§ **Work instructions**
Scan the lines below; pull out those with "that".

Modeling code records:
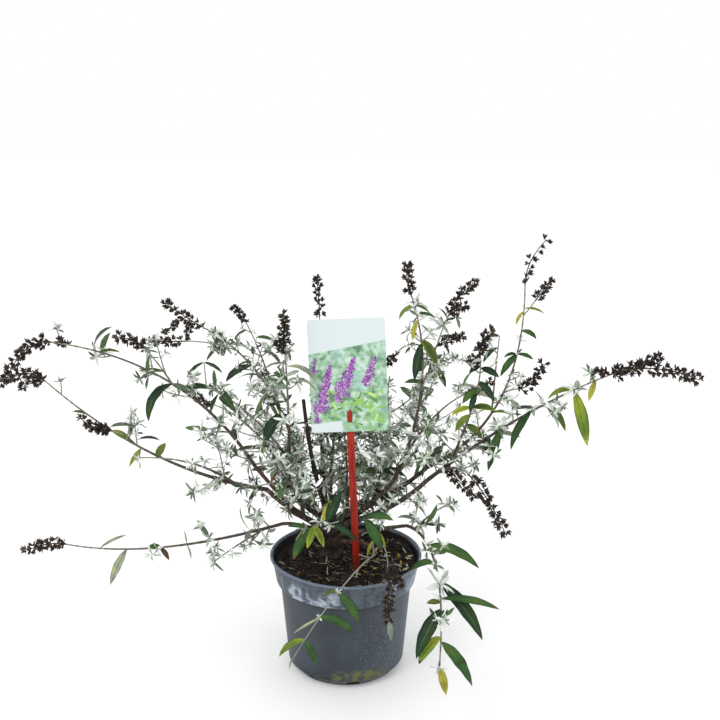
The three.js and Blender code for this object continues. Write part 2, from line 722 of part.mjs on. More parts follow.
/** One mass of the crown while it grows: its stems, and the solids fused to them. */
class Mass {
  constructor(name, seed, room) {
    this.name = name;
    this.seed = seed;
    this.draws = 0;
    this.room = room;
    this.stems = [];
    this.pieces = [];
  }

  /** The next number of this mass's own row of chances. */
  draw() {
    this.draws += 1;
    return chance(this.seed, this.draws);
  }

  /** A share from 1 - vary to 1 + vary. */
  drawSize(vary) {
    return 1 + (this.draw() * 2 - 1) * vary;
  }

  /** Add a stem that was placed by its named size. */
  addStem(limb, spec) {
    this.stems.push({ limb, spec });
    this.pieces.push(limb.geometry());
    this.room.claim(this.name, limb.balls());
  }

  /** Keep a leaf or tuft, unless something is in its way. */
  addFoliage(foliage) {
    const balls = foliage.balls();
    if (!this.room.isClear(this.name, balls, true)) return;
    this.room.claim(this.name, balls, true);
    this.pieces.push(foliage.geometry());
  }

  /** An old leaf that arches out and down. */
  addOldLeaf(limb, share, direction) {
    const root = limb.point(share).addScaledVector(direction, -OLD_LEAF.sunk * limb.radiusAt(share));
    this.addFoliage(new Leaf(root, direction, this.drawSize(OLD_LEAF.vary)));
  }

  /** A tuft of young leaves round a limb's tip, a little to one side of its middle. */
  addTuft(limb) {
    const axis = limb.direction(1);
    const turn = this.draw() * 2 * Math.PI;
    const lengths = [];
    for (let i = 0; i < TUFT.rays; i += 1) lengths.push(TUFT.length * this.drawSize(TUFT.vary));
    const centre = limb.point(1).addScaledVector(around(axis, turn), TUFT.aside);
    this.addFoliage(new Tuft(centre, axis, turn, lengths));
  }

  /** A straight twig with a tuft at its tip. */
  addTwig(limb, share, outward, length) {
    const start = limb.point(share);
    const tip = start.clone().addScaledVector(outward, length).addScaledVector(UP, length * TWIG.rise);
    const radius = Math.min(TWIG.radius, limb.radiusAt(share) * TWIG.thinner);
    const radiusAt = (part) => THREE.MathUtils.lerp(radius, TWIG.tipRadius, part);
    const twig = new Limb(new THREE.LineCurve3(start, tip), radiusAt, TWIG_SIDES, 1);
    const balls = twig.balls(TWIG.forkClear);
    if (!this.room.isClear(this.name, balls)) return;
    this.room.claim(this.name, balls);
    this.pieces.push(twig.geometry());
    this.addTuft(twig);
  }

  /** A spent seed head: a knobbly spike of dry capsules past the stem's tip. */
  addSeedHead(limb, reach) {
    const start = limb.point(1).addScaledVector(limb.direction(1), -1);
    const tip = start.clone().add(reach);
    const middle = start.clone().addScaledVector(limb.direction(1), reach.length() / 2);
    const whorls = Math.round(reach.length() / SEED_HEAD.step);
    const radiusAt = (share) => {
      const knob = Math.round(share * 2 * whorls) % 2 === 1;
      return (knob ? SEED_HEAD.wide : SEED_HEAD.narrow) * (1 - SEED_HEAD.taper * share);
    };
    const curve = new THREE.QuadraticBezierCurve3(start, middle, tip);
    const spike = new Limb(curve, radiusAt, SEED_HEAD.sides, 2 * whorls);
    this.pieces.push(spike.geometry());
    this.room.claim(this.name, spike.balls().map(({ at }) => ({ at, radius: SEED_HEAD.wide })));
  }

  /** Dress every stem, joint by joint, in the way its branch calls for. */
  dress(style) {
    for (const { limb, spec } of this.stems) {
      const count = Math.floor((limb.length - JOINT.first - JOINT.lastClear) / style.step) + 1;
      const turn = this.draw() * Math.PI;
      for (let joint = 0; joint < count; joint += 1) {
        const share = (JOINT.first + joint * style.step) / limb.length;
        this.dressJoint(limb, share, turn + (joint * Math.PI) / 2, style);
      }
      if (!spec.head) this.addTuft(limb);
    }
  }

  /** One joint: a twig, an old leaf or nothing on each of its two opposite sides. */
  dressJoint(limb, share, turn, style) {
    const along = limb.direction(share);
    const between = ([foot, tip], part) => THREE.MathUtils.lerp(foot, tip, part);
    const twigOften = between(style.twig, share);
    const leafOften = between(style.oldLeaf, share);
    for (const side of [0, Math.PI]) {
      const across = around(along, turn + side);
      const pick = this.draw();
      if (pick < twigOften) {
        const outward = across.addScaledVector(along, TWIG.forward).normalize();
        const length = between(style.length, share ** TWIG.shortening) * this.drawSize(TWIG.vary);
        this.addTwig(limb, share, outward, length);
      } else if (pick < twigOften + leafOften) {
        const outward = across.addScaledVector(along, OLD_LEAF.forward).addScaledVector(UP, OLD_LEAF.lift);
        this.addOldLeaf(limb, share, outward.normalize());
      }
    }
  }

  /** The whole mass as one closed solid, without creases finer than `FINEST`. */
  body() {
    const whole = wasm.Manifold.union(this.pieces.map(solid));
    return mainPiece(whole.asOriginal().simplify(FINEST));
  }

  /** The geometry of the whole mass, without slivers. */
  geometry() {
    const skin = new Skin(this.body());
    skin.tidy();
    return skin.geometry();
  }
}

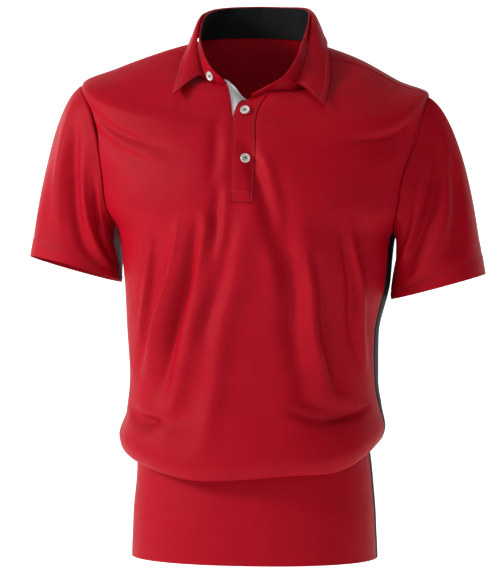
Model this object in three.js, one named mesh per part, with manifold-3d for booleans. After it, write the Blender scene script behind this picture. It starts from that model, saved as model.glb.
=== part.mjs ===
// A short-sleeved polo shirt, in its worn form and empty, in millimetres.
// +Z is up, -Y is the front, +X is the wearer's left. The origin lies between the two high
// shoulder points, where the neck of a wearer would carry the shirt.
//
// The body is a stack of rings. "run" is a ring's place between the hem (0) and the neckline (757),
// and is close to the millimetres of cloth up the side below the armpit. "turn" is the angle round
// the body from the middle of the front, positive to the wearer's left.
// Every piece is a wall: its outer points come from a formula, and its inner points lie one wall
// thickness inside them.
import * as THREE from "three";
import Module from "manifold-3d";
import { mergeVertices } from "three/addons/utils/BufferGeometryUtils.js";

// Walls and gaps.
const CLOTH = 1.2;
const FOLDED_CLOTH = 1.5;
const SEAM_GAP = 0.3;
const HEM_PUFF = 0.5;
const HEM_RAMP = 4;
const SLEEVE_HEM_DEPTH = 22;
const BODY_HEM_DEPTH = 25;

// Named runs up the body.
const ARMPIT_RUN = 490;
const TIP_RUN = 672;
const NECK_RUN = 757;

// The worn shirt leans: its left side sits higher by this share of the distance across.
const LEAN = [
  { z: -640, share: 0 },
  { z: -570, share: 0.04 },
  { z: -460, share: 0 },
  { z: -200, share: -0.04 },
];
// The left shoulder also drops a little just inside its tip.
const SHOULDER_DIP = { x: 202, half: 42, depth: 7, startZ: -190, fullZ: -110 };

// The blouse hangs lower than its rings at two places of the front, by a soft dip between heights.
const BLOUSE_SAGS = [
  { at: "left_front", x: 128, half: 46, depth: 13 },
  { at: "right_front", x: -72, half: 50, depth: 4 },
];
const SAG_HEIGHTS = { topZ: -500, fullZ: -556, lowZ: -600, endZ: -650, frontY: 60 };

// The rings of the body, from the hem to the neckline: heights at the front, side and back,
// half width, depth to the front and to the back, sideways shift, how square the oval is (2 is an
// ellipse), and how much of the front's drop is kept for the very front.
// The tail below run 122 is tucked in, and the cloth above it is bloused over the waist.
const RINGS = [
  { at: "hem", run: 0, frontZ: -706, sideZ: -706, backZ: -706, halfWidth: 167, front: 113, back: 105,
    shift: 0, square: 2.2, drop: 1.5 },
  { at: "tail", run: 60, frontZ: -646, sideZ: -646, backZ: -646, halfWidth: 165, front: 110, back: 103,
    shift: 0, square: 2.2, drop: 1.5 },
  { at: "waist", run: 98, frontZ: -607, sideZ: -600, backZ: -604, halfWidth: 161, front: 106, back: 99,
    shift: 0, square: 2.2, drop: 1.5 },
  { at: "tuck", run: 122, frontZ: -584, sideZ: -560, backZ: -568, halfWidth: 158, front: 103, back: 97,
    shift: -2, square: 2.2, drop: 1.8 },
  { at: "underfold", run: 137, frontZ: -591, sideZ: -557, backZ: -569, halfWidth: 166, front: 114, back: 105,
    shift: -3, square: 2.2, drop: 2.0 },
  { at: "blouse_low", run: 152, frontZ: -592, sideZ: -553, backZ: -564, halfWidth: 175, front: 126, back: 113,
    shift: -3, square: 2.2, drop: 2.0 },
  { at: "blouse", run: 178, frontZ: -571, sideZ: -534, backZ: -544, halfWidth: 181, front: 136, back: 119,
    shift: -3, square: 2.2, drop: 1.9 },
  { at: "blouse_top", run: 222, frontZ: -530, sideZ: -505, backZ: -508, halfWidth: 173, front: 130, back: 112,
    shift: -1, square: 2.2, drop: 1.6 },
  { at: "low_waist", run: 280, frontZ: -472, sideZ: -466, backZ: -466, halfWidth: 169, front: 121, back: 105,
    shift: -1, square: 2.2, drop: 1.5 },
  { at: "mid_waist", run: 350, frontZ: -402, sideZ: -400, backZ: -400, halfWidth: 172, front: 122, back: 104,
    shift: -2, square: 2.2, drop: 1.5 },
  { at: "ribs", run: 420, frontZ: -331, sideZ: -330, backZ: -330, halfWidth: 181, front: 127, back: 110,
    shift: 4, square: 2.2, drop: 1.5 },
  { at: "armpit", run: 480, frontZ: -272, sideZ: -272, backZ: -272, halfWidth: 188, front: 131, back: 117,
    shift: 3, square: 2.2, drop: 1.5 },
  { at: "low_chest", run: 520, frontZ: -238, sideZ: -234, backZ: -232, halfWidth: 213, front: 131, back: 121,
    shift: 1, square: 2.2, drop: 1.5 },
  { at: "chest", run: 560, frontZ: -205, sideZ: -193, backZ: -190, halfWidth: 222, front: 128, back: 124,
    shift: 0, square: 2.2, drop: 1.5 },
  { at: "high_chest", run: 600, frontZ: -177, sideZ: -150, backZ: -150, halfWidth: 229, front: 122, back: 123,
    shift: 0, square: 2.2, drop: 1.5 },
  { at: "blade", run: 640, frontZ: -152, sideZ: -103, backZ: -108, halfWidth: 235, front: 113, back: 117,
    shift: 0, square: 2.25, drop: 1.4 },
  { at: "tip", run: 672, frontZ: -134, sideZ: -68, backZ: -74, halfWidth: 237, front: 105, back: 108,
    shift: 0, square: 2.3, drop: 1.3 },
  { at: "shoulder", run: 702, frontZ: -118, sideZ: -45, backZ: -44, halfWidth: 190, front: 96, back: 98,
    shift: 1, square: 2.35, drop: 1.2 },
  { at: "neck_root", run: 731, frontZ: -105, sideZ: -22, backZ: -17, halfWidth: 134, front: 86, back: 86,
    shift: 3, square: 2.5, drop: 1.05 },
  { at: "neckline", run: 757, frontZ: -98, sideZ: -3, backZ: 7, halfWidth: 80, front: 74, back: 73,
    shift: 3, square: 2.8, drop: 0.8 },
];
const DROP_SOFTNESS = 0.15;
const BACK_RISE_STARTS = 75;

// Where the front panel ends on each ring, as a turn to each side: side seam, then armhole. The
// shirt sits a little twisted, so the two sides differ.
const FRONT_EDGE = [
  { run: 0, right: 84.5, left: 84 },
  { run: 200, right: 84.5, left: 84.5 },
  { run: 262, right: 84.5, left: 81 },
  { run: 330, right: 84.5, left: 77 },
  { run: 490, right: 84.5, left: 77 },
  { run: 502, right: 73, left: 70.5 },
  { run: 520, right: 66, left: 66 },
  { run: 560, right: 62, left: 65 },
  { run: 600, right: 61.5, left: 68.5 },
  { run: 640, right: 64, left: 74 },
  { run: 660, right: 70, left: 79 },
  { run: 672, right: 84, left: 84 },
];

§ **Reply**
  /** Add a stem that was placed by its named size. */
  /** An old leaf that arches out and down. */
Model this object in three.js, one named mesh per part, with manifold-3d for booleans. After it, write the Blender scene script behind this picture. It starts from that model, saved as model.glb.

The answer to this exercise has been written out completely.